Le passé, c'est aussi le premier amant, Chuck, qui surgit brusquement dans le présent. Ils ne se sont pas revus depuis plusieurs années, mais tout est demeuré intact en Maria. Fantasme qui lui assènera « un coup de massue » : devant le chalet se tiennent Chuck, sa femme et leurs deux petits enfants. Le jeune homme est le fils de John qui avait décidé de s'établir loin de toute trace de civilisation, au bord d'un lac qui lui « appartiendrait à lui tout seul. » Le Crystal Lake. Secouée violemment, Maria succombe à de troublants attraits : ceux de sa mère quand, petite fille, celle-ci voulait qu'elle soit parfaite. À ceux de Chuck, quand à Chicago, durant une nuit démente, elle entraînera son amant dans un délire sexuel, consciente qu'elle le rencontre une dernière fois. Maria, bousculée par d'exutoires mensonges, qui ne sont pas sans rappeler les cris colériques de sa mère, affronte ses contrevérités pour mieux laisser de côté les affluences mentales désordonnées. Les vaincre aussi quand elles court-circuitent son imaginaire enfiévré par l'angoisse. D'où ses constantes déceptions, son idéalisation des êtres et des lieux la poursuivant hors de tout doute, comme pour se rassurer sur ses capacités à aimer. Une nuit, n'enverra-t-elle pas un message à une tante polonaise, lui demandant ce qu'est devenue Ewa ? Lui ayant créé des rôles plus ou moins plausibles, la réponse sera amère mais combien salvatrice. Nous nous rendons compte qu'Ewa et Maria se ressemblent, que leurs rêves d'apaisement ont été outragés par trop de perfectibles incompréhensions.

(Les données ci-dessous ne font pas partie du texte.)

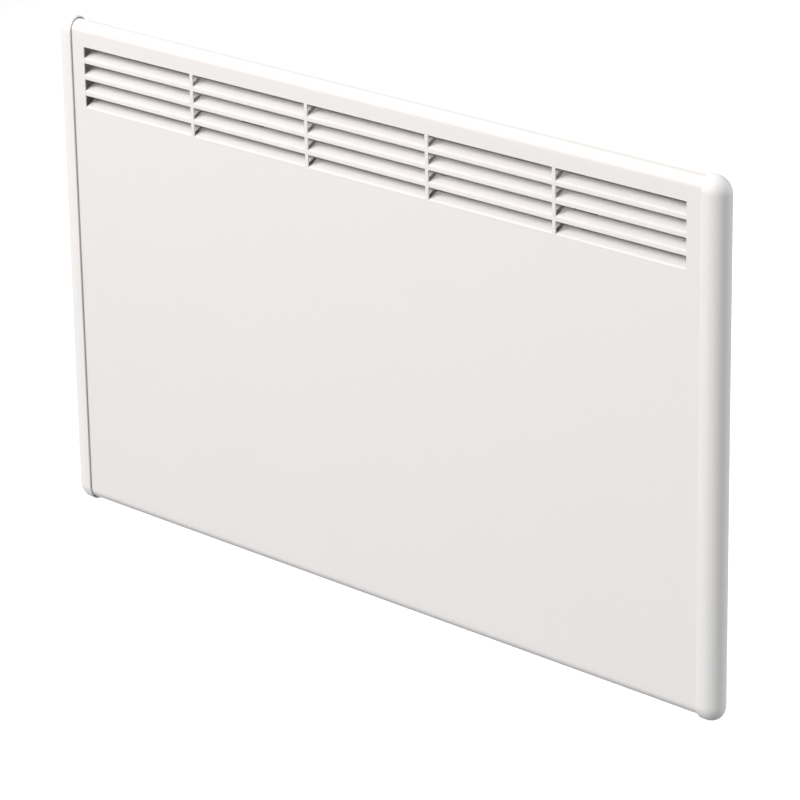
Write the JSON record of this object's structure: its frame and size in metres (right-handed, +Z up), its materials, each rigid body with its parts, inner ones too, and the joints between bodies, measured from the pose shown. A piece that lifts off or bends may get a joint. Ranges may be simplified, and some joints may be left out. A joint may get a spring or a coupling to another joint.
{
  "type": "wall panel convector heater",
  "caption": "Slim white wall-mounted electric convector heater with a louvred sheet-metal front, rounded end caps, a finned element, an underside control module and a wall bracket.",
  "frame": {"origin": "on the wall, at the middle of the back face of the upper bracket rail", "axes": "+X to the right as seen from the room, +Y back into the wall, +Z up"},
  "size_m": [0.674, 0.0815, 0.4038],
  "materials": {
    "panel_coat": "smooth satin powder coat, white",
    "casing_coat": "satin powder coat, white",
    "cap_plastic": "white moulded plastic, fine satin",
    "module_plastic": "white moulded plastic, matte",
    "black_plastic": "black moulded plastic, satin",
    "galvanised": "galvanised sheet steel",
    "element_aluminium": "extruded aluminium, matte",
    "plated_steel": "bright zinc-plated steel",
    "ceramic": "unglazed ceramic",
    "board": "green circuit board",
    "relay_blue": "blue relay case",
    "window_clear": "clear polished plastic",
    "lens_amber": "clear orange lens",
    "lead_brown": "brown lead insulation",
    "lead_blue": "blue lead insulation",
    "lead_black": "black lead insulation"
  },
  "bodies": {
    "heater": {"front_panel": "panel_coat", "rear_casing": "casing_coat", "left_end_cap": "cap_plastic", "right_end_cap": "cap_plastic", "casing_screw_1": "plated_steel", "casing_screw_2": "plated_steel", "casing_screw_3": "plated_steel", "casing_screw_4": "plated_steel", "casing_screw_5": "plated_steel", "casing_screw_6": "plated_steel", "casing_screw_7": "plated_steel", "casing_screw_8": "plated_steel", "module_screw_1": "plated_steel", "module_screw_2": "plated_steel", "left_element_terminal": "plated_steel", "right_element_terminal": "plated_steel", "heating_element": "element_aluminium", "left_element_hanger": "galvanised", "right_element_hanger": "galvanised", "cutout_clip": "galvanised", "upper_bracket_rail": "galvanised", "lower_bracket_rail": "galvanised", "left_bracket_upright": "galvanised", "right_bracket_upright": "galvanised", "left_element_bush": "ceramic", "right_element_bush": "ceramic", "module_housing": "module_plastic", "module_cover": "module_plastic", "terminal_block": "module_plastic", "overheat_cutout": "black_plastic", "projector_barrel": "black_plastic", "switch_frame": "black_plastic", "cable_gland": "black_plastic", "gland_nut": "black_plastic", "room_sensor": "black_plastic", "control_board": "board", "power_relay": "relay_blue", "projector_window": "window_clear", "projector_lens": "lens_amber", "mains_lead_live": "lead_brown", "cutout_lead": "lead_brown", "left_element_lead": "lead_brown", "mains_lead_neutral": "lead_blue", "right_element_lead": "lead_blue", "sensor_lead": "lead_black"},
    "rocker": {"switch_rocker": "black_plastic"},
    "minus_button": {"minus_button": "black_plastic"},
    "mode_button": {"mode_button": "black_plastic"},
    "plus_button": {"plus_button": "black_plastic"},
    "left_latch": {"left_bracket_latch": "black_plastic"},
    "right_latch": {"right_bracket_latch": "black_plastic"}
  },
  "joints": [
    {"name": "power_switch", "type": "hinge", "parent": "heater", "child": "rocker", "pos_m": [0.134, -0.046, -0.303], "axis": [0, 1, 0], "range_deg": [-20, 0]},
    {"name": "minus_button_press", "type": "slide", "parent": "heater", "child": "minus_button", "axis": [0, 0, 1], "range_m": [0, 0.0012], "stiffness_N_per_m": 600, "springref_m": -0.0008},
    {"name": "mode_button_press", "type": "slide", "parent": "heater", "child": "mode_button", "axis": [0, 0, 1], "range_m": [0, 0.0012], "stiffness_N_per_m": 600, "springref_m": -0.0008},
    {"name": "plus_button_press", "type": "slide", "parent": "heater", "child": "plus_button", "axis": [0, 0, 1], "range_m": [0, 0.0012], "stiffness_N_per_m": 600, "springref_m": -0.0008},
    {"name": "left_latch_slide", "type": "slide", "parent": "heater", "child": "left_latch", "axis": [0, 0, -1], "range_m": [0, 0.007]},
    {"name": "right_latch_slide", "type": "slide", "parent": "heater", "child": "right_latch", "axis": [0, 0, -1], "range_m": [0, 0.007]}
  ]
}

Premier roman nostalgique, que l'auteure, Julia Pawlowicz, divise en plusieurs parties, chacune consacrée à un être qui a échappé à la compassion de Maria. Peut-être par trop de repliement sur elle-même, entravée d'une illusoire liberté. Les lieux, les paysages, ciselés du regard incisif ou tendre de la narratrice, ont fait que son père, sa mère, son frère lui ont glissé entre les doigts, se distanciant ainsi de ce qu'ils étaient vraiment. Ses parents trouveront grâce, parvenus enfin au bout du silence. Zbigniew dans la mort, Ewa dans la vieillesse. Tomek a choisi la forêt pour y travailler. Méditative réflexion sur le vagabondage fluctuant du temps, sur les circonstances qui font de nous d'éternels migrateurs.
Roman où les sentiments passionnels, les bruits, les odeurs, les couleurs évoqués affleurent, invitant le lecteur à interrompre quelque parole aléatoire pour mieux s'imprégner du discours exigeant d'une auteure, qu'on a découverte un peu par hasard...
Retour d'outre-mer, Julia Pawlowicz
Éditions Triptyque, Montréal, 2013, 170 pages.